Scripts that build objects
------

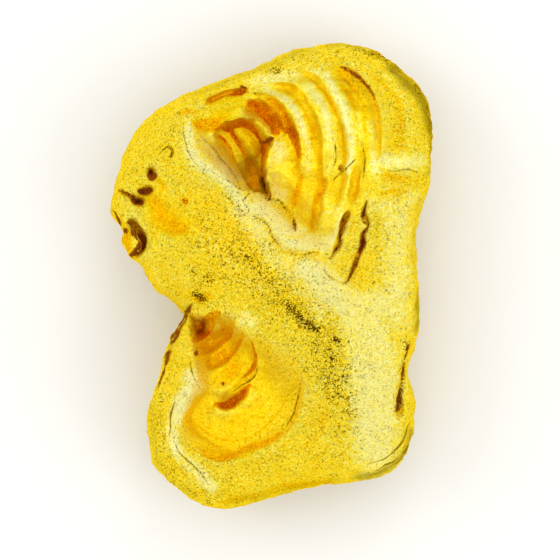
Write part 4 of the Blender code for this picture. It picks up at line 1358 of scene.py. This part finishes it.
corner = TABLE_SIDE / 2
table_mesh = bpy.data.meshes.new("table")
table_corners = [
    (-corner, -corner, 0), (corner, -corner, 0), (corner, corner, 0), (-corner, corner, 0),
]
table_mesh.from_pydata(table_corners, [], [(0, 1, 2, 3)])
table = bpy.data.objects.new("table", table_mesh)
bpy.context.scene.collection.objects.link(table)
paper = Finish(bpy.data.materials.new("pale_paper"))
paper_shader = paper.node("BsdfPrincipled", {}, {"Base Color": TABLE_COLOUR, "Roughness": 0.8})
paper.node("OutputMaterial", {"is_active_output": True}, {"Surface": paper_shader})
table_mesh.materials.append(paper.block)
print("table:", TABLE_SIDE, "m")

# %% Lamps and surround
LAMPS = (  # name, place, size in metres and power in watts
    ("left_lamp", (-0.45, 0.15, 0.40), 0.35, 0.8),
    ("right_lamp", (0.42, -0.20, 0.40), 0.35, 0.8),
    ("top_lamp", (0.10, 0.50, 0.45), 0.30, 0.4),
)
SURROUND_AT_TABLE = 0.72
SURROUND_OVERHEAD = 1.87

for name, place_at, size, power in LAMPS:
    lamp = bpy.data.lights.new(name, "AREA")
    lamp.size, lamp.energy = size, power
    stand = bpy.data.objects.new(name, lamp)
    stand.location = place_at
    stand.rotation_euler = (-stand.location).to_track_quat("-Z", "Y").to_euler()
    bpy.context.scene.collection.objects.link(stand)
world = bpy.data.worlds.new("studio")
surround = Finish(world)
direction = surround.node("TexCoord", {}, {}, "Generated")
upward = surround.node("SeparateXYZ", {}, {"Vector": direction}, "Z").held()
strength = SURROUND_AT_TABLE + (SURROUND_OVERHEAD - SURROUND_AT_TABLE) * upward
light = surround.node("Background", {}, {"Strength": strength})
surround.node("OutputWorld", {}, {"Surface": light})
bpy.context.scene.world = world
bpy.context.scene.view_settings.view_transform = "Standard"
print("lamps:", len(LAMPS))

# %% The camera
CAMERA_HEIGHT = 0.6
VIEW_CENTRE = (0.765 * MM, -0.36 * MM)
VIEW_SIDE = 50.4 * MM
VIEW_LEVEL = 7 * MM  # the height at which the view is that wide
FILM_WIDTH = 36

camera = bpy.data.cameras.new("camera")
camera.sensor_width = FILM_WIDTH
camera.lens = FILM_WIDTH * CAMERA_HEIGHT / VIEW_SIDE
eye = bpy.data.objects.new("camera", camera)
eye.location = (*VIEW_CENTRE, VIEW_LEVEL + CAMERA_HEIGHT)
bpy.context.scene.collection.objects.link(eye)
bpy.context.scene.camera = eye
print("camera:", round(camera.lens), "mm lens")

------

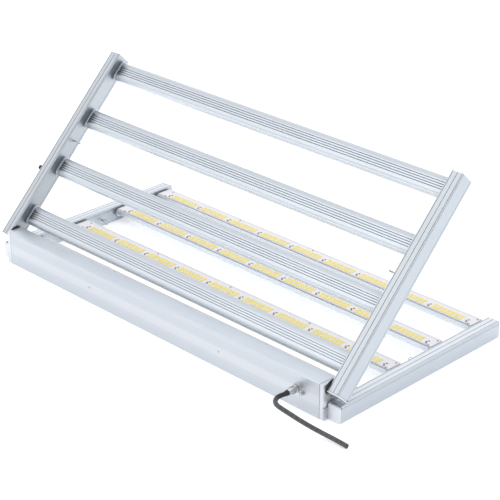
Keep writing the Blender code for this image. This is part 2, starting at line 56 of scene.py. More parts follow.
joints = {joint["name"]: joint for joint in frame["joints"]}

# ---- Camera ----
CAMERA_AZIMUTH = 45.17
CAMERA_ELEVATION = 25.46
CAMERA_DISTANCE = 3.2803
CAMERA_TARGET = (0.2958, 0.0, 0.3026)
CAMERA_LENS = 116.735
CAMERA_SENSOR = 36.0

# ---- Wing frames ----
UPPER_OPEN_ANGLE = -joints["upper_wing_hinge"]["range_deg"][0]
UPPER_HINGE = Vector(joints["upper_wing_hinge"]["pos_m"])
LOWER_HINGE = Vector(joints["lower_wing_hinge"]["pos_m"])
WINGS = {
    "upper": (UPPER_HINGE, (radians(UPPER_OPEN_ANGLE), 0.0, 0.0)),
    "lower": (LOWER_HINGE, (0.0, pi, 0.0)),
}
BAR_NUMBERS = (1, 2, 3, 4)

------

__Written problem__. Taking the material above, extract exactly and only the lines from the line with "Keep writing the" to the line with "joint for joint", inclusive of both.

__In response__.
Keep writing the Blender code for this image. This is part 2, starting at line 56 of scene.py. More parts follow.
joints = {joint["name"]: joint for joint in frame["joints"]}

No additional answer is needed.